What you will do — Find and copy lines holding "axes".

Extracted data —

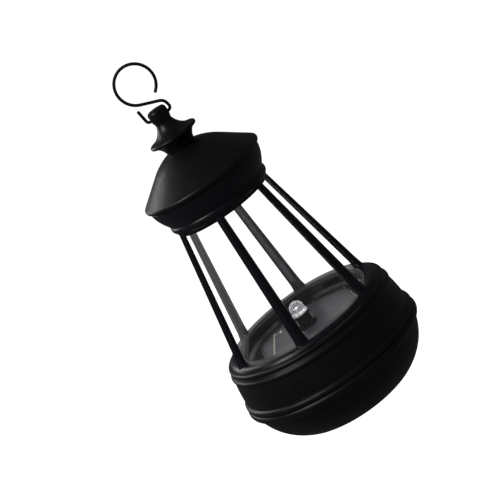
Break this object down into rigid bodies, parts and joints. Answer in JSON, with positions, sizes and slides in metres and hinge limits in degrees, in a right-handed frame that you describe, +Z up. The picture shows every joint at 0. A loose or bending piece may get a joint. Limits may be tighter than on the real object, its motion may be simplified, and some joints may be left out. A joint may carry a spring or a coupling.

--

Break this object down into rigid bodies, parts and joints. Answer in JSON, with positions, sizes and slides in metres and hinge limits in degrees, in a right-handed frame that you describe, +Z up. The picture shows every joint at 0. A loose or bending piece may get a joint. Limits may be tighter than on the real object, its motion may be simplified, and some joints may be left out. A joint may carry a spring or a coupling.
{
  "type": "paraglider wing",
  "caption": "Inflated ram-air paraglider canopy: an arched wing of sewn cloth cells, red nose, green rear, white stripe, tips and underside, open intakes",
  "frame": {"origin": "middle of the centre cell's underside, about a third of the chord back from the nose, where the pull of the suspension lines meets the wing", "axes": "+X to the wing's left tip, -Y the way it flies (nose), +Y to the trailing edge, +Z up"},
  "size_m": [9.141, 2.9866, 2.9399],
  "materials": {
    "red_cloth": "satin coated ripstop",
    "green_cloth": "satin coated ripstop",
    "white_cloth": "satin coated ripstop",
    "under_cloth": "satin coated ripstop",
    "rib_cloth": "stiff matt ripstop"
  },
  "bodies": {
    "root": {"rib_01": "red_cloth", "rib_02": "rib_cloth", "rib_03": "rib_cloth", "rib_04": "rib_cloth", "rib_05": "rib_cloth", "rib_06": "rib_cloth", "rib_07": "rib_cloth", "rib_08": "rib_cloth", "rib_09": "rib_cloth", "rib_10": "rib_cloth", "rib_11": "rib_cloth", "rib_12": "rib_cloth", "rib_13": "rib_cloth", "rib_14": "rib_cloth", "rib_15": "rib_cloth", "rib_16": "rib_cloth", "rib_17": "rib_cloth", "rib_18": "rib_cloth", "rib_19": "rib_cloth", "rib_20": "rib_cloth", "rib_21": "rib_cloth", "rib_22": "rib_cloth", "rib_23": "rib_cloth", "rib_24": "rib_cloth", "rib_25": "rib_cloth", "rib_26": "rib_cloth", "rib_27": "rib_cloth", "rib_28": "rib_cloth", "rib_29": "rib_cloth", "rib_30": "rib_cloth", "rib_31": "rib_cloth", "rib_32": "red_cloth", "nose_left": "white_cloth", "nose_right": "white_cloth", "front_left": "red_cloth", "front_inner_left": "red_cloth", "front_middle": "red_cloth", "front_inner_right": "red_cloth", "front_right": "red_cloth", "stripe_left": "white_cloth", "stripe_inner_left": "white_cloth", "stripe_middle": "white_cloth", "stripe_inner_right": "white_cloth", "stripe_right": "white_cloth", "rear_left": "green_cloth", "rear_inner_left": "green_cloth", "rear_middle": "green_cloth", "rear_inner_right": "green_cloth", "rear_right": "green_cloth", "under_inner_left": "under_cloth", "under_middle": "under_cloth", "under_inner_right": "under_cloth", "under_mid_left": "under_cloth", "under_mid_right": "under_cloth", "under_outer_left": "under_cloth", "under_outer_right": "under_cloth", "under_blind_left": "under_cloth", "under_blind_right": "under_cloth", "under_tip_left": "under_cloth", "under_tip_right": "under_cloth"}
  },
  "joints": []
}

---

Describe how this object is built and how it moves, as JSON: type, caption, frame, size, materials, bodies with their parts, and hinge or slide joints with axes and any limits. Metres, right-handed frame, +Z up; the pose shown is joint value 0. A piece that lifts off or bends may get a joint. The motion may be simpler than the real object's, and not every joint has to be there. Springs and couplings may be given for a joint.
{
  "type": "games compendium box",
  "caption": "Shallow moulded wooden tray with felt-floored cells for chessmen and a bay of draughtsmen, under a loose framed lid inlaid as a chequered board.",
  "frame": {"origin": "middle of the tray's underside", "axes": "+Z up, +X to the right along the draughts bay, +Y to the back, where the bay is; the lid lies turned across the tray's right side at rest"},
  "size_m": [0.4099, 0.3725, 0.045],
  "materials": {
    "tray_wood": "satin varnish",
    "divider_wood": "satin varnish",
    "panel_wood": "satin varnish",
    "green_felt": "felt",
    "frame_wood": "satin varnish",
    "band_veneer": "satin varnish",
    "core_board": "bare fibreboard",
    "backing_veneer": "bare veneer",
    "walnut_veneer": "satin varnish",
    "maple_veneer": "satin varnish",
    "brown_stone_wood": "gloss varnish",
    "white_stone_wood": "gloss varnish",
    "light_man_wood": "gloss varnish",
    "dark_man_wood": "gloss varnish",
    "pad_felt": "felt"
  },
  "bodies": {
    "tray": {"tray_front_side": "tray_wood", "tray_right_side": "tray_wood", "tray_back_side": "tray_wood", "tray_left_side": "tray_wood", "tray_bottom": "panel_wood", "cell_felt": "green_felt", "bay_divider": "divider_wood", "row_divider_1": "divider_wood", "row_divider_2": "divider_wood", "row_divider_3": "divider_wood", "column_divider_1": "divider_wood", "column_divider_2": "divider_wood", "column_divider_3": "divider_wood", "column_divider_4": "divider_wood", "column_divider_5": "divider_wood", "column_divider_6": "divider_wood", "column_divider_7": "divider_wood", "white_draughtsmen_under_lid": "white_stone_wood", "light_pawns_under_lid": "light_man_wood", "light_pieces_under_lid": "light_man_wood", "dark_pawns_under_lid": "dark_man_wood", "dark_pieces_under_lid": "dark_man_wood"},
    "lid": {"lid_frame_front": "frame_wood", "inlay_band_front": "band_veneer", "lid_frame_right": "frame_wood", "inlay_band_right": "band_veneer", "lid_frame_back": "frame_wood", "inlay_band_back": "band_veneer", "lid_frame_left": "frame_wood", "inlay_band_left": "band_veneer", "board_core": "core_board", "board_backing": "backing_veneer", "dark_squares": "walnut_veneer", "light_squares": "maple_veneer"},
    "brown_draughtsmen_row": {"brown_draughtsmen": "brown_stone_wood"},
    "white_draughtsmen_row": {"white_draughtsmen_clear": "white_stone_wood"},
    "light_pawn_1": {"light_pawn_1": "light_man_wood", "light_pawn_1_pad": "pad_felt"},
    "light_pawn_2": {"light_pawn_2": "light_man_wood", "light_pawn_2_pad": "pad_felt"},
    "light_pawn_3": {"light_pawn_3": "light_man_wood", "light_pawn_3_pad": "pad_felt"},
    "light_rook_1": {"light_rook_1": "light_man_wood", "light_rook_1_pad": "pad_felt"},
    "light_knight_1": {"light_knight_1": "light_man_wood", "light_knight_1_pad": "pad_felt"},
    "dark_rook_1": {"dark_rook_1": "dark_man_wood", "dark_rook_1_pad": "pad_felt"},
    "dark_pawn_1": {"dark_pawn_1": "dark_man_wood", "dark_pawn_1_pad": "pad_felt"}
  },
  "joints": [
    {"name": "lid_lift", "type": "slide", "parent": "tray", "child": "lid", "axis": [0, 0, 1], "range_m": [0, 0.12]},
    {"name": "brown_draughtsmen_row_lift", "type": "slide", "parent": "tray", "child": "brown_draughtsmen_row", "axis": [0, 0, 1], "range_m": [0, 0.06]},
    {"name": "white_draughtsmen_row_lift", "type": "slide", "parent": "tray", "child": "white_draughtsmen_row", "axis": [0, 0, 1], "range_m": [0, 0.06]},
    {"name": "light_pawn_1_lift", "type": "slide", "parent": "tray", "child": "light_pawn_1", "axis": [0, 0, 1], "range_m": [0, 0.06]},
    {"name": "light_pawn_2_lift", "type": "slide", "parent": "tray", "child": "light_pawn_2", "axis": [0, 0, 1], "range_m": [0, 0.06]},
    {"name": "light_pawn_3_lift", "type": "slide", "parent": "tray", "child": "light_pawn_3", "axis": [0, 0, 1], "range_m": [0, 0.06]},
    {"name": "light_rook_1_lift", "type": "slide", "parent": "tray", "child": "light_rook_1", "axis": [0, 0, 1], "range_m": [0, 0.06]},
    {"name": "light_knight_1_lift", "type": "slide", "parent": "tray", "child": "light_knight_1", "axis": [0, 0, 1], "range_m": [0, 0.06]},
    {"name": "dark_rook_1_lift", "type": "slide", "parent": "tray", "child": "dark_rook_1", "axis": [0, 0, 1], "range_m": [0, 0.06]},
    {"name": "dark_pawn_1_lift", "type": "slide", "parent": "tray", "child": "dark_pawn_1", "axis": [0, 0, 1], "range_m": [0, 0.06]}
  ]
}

Finished task —
  "frame": {"origin": "middle of the centre cell's underside, about a third of the chord back from the nose, where the pull of the suspension lines meets the wing", "axes": "+X to the wing's left tip, -Y the way it flies (nose), +Y to the trailing edge, +Z up"},
Describe how this object is built and how it moves, as JSON: type, caption, frame, size, materials, bodies with their parts, and hinge or slide joints with axes and any limits. Metres, right-handed frame, +Z up; the pose shown is joint value 0. A piece that lifts off or bends may get a joint. The motion may be simpler than the real object's, and not every joint has to be there. Springs and couplings may be given for a joint.
  "frame": {"origin": "middle of the tray's underside", "axes": "+Z up, +X to the right along the draughts bay, +Y to the back, where the bay is; the lid lies turned across the tray's right side at rest"},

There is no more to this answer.